-- Data shown --
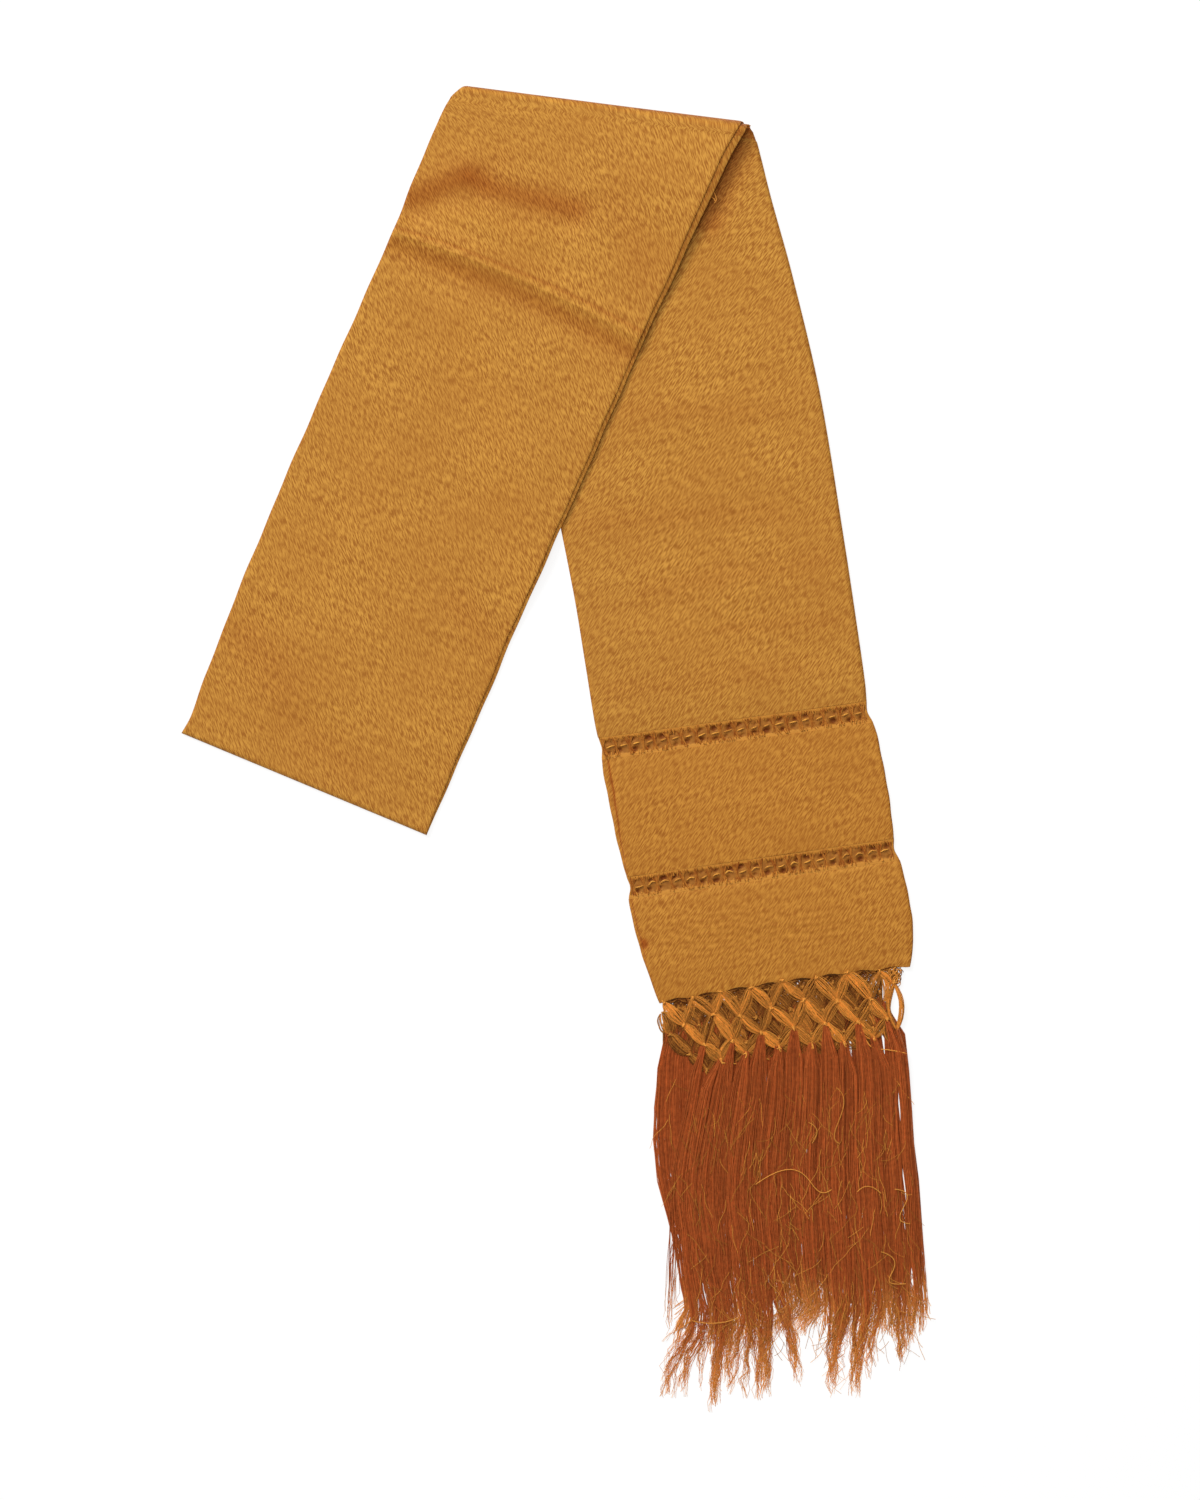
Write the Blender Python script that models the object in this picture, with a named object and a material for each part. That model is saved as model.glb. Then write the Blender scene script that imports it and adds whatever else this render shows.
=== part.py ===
"""A silk rebozo folded end to end, then into quarters lengthwise, and laid as an upside-down V.

Metres, +Z up. It lies on the XY plane, and its fringe points towards -Y. The tables are in
millimetres and degrees. The upper arm heads down to the left, and the lower arm, which ends in
openwork, net and fringe, heads down to the right from under it.
"""
import math
import random
from typing import Callable, NamedTuple

import bmesh
import bpy

MM = 0.001
GAP = 0.3                     # between neighbouring pieces

# The fold line, where the band turns over itself
FOLD_MIDDLE = (33.5, 462.2)   # its middle, from the centre of the footprint
FOLD_SLOPE = -7.4             # it falls towards +X
HALF_FOLD = 103.1
SEAM_DISTANCE = 12.0          # from the fold line to where the arms begin
UPPER_HEADING = -23.4         # degrees from straight down, towards +X
LOWER_HEADING = 11.8

# Heights
BAND_THICKNESS = 4.6          # eight layers of silk, lying loosely on each other
FOLD_GAP = 0.8                # between the arms at the closed end of the turn
MOUTH_RISE = 5.4              # how much further apart they stand at its open end
MOUTH_FADE = 95.0             # the rise dies away over this length of the upper arm
RAMP_HEAD = 9.0               # the upper arm leaves the lower one this far outside its edge
RAMP_FOOT = 58.0              # and reaches the surface here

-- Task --
Print again each line of the listing above, exactly as it appears.

-- Correct response --
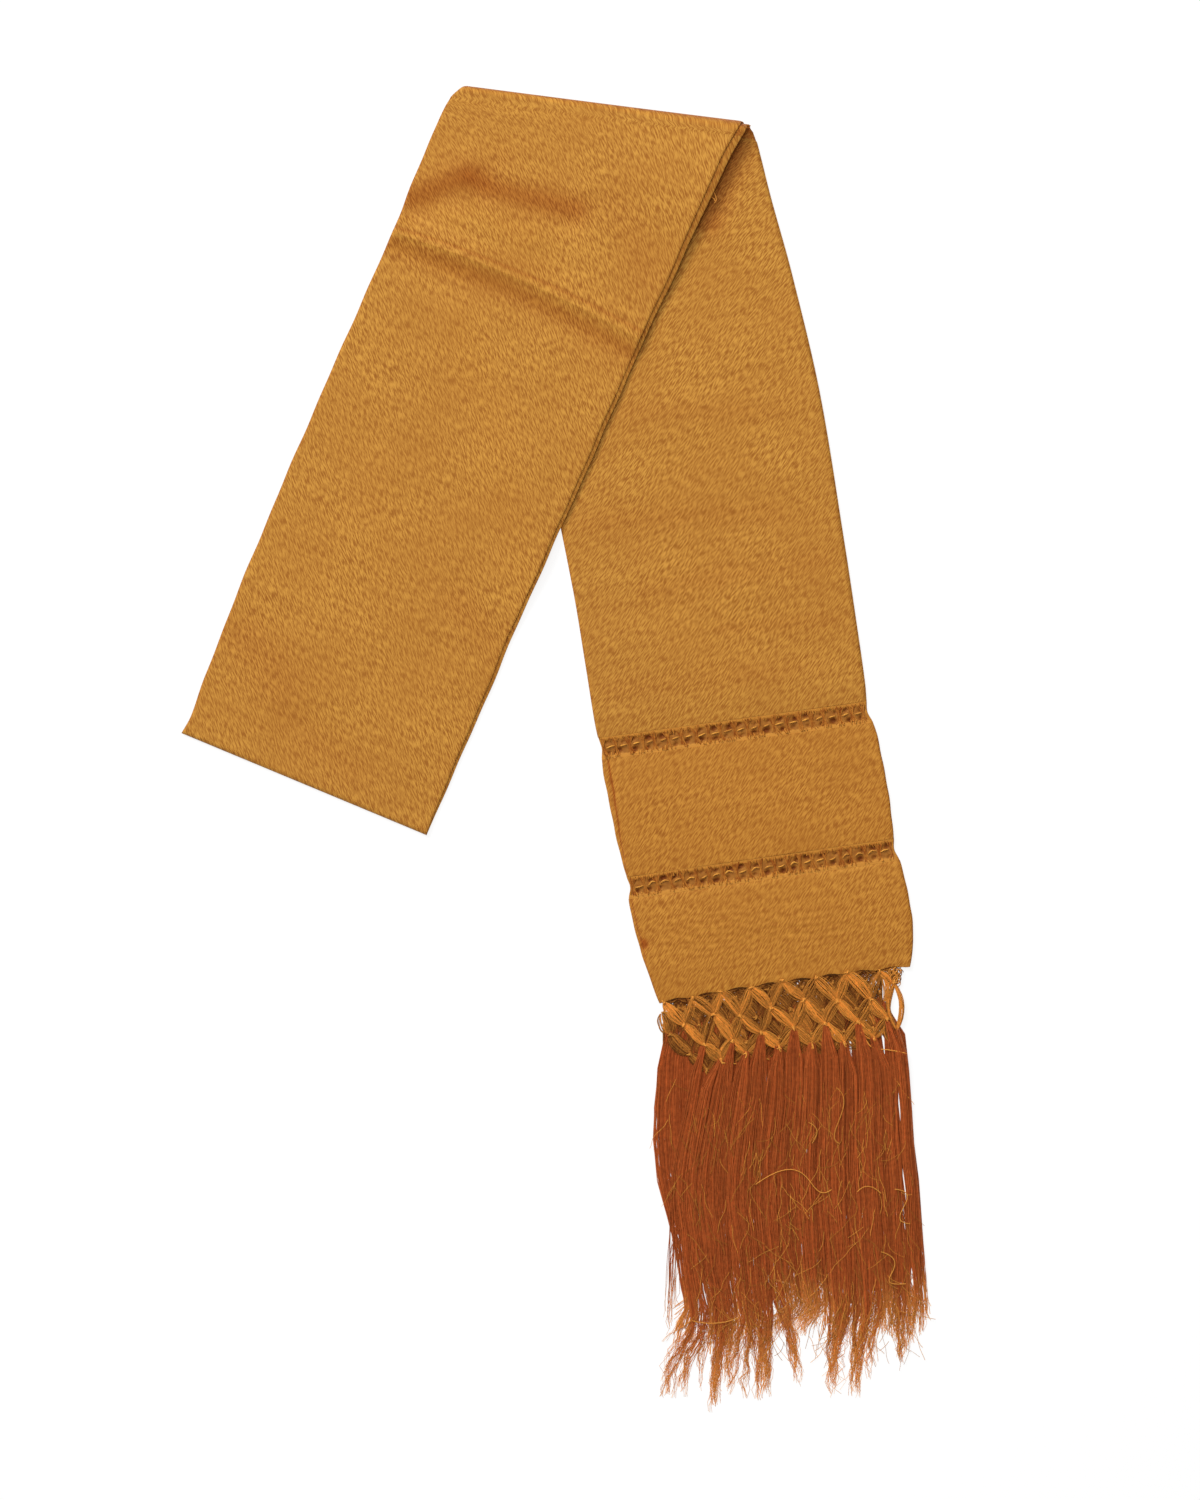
Write the Blender Python script that models the object in this picture, with a named object and a material for each part. That model is saved as model.glb. Then write the Blender scene script that imports it and adds whatever else this render shows.
=== part.py ===
"""A silk rebozo folded end to end, then into quarters lengthwise, and laid as an upside-down V.

Metres, +Z up. It lies on the XY plane, and its fringe points towards -Y. The tables are in
millimetres and degrees. The upper arm heads down to the left, and the lower arm, which ends in
openwork, net and fringe, heads down to the right from under it.
"""
import math
import random
from typing import Callable, NamedTuple

import bmesh
import bpy

MM = 0.001
GAP = 0.3                     # between neighbouring pieces

# The fold line, where the band turns over itself
FOLD_MIDDLE = (33.5, 462.2)   # its middle, from the centre of the footprint
FOLD_SLOPE = -7.4             # it falls towards +X
HALF_FOLD = 103.1
SEAM_DISTANCE = 12.0          # from the fold line to where the arms begin
UPPER_HEADING = -23.4         # degrees from straight down, towards +X
LOWER_HEADING = 11.8

# Heights
BAND_THICKNESS = 4.6          # eight layers of silk, lying loosely on each other
FOLD_GAP = 0.8                # between the arms at the closed end of the turn
MOUTH_RISE = 5.4              # how much further apart they stand at its open end
MOUTH_FADE = 95.0             # the rise dies away over this length of the upper arm
RAMP_HEAD = 9.0               # the upper arm leaves the lower one this far outside its edge
RAMP_FOOT = 58.0              # and reaches the surface here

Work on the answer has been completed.